Where stands the Captain? Well, it's not Rookery Nook, that's for sure. The stage and action are divided into three. In one part, Andy (Ian Holm) lies apparently dying, his wife Bel (Anna Massey) sits sewing. In another are two young men, apparently the couple's estranged sons, one in bed, one not. Above them a young girl wanders and wonders, apparently their lost daughter. The parents bicker, Holm rails, Massey withers. The sons banter and play role games, Pinter out of Python out of Pinter.

Pinter's ear is as acute as ever, as is his sense of the absurd. He would have made a wonderful writer for Morecambe and Wise. He is moving on death and regret.

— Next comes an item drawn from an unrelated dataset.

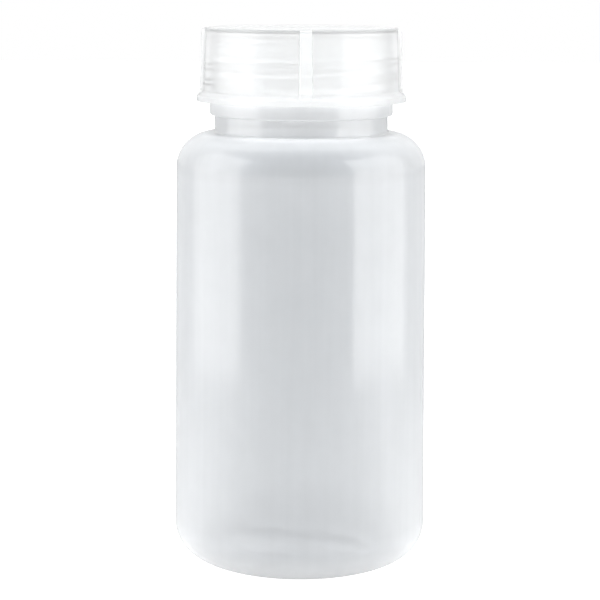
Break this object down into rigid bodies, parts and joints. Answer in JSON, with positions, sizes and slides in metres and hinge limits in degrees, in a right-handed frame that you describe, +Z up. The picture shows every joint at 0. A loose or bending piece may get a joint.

Where the Captain got a bit lost was in the crucial scene.

Massey rings the sons to get them to their father's deathbed. The son who answers says 'Chinese laundry' and passes the phone to his brother, who says 'Chinese laundry'. Massey then asks 'Do you do dry- cleaning?' The son replies: 'Of course we do dry-cleaning. What kind of a fucking laundry are you if you don't do dry- cleaning?' The phone goes dead. Dad dies. Daughter already dead, I think.

'I thought it was very good,' said Janet, sitting next to the Captain. 'I'm not sure what it was all about, but I'm going home to think about it.' Julian and Susannah, in front, were in 'total confusion'. They thought it was like somebody trying to make mock of a Pinter play. 'The guy may be saying some great ideas, but if he can't communicate them, I'm sorry.'

Terence, who had understudied in Pinter plays, thought it a 'masterwork' which worked in the way a poem worked, went on growing. It was about alienation, as expressed 'by the central drama of what happened to his daughter, which we don't know about'. 'Short, poetic, brilliantly acted,' said Jeremy, a marvellously smug critic from the Times. Had he understood it? 'In what sense? Not fully. It's a kind of osmosis. It seeps through.'

At the party, the producer, Bill Kenwright, who used to be Gordon Clegg on Coronation Street, said it was like looking at football or a Picasso: 'I know it's great, but I don't know why.' And, he added, 'I've produced enough crap to know the difference.'

Michael Sheen, who plays one of the sons, said it was important to react to it emotionally rather than intellectually. 'When people say it's a very strange play, I think 'life is strange'.' The dry-cleaning, he thought, was the mother asking for her sins against her sons to be washed clean.

'Good actors,' said Ian Holm, 'don't know what they're doing half the time: that's what I love about it.'

It was time to approach the playwright. Cautiously. He was sitting with Lady Antonia. 'I am a very happy author,' he said. 'I don't have any great illuminations to offer,' he said. What if I hadn't fully understood it? 'I have absolutely nothing to say about your sensibility, your intelligence, or your experience. That's for you to pursue yourself.' What audience was he writing for? 'I've always written absolutely for myself. I've never written for anybody else. I trust that I have a fundamental (enough) understanding of stagecraft to make the visit an interesting experience for intelligent members of the audience.' He had no more to say. I left. And forgot. To see if the moon was shining.